VIEW NEAR THE MOUTH OF THE LUKULEDI ABOVE LINDI
I had never for one moment cherished the illusion that a research expedition was a pleasure-trip, but the three days and a quarter spent on board the Rufiji will remain a vivid memory, even should my experience of the interior prove worse than I anticipate. My own want of foresight is partly to blame for this. Instead of having a good breakfast at the Dar es Salam Club before starting, I allowed the ship’s cook to set before me some coffee, which in combination with the clammy, ill-baked bread and rancid tinned butter would have proved an effectual emetic even on dry land, and soon brought about the inevitable catastrophe on board the little vessel madly rolling and pitching before a stiff south-west monsoon. The Rufiji and her sister ship the Rovuma are not, properly speaking, passenger steamers, but serve only to distribute the mails along the coast and carry small consignments of cargo. Consequently there is no accommodation for travellers, who have to climb the bridge when they come on board, and live, eat, drink, and sleep there till they reach their destination. This is all very well so long as the numbers are strictly limited: there is just room at night for two or three camp beds, an item which has to be brought with you in any case, as without it no travel is possible in East Africa. But the state of things when six or eight men, and perhaps even a lady, have to share this space, which is about equal to that of a moderate-sized room—the imagination dare not picture.
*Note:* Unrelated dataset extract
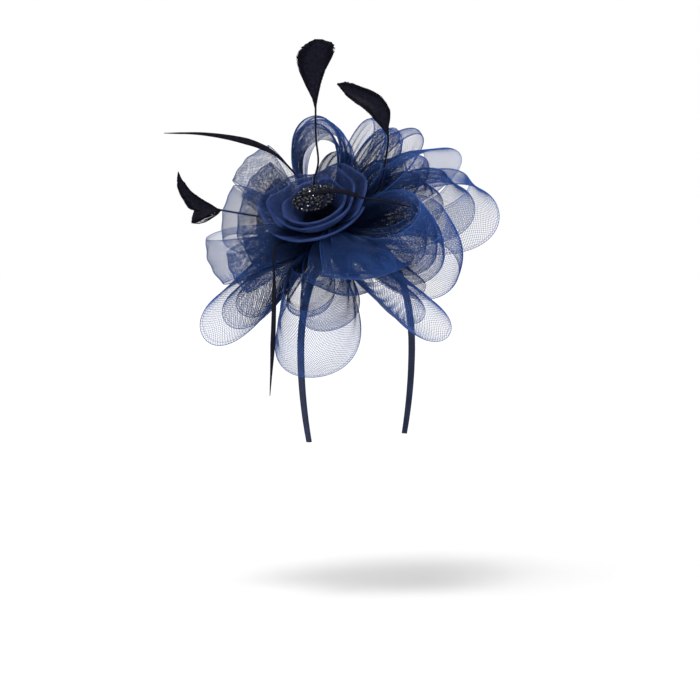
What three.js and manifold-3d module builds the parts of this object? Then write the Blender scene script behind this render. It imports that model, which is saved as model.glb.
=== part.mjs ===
// Feather fascinator: crin ribbon loops round a crin rose, with beads and stripped feathers, on a headband.
// Millimetres, +Z up. The wearer faces -Y. The origin is the underside of the headband at its crown.

import * as THREE from "three";
import { mergeVertices } from "three/addons/utils/BufferGeometryUtils.js";
import Module from "manifold-3d";

const wasm = await Module();
wasm.setup();

// Clearance between a piece and what carries it
const SEAT_GAP = 0.3;

// Headband
const BAND_HALF_WIDTH = 70;
const BAND_CROWN_DEPTH = 92;
const BAND_LEG_LENGTH = 74;
const BAND_TIP_TUCK = 10;
const BAND_WIDTH = 7.5;
const BAND_THICKNESS = 2.4;
const BAND_TIP_SHARE = 0.75;
const BAND_BEND_SHARE = 0.62;
const BAND_EDGE_SHARE = 0.35;
const BAND_STEPS = 22;

// Base: a hidden spool under the flower, carried on the headband
const BASE_BAND_ANGLE = 29;
const BASE_DISC_RADIUS = 17;
const BASE_DISC_THICKNESS = 2;
const SPOOL_RADIUS = 14;
const SPOOL_HEIGHT = 30;
const SPOOL_PLATE_RADIUS = 22;
const SPOOL_PLATE_THICKNESS = 2;
const SPOOL_SIDES = 28;

// Lean of the flower from upright, in degrees, out to the wearer's right and forward, and the turn of
// its u axis
const FLOWER_LEAN_OUT = 42.5;
const FLOWER_LEAN_FORWARD = 12.7;
const FLOWER_TURN = -50;

// Crin ribbon loops
const CRIN_WALL = 1;
const FLOWER_RADIUS = 125;
const LOOP_ROOT_WIDTH = 5;
const LOOP_ROOT_GAP = 3;
const LOOP_PUFF = 0.1;
const LOOP_STEPS = 26;
const LOOP_STRIPS = 2;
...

My own woes scarcely permitted me to think about the welfare of my men. Moritz and Kibwana, my two boys and my cook, Omari, are travelled gentlemen who yielded themselves with stoic calm to the motion of the Rufiji, but my Wanyamwezi porters very soon lost their usual imperturbable cheerfulness. They all came on board in the highest spirits, boasting to the kinsmen they left behind at Dar es Salam of the way in which they were going to travel and see the world. How the twenty-four managed to find room in the incredibly close quarters of the after-deck, which they had, moreover, to share with two or three horses, is still a puzzle to me; they were sitting and lying literally on the top of one another. As they were sick the whole time, it must, indeed, have been a delightful passage for all of them.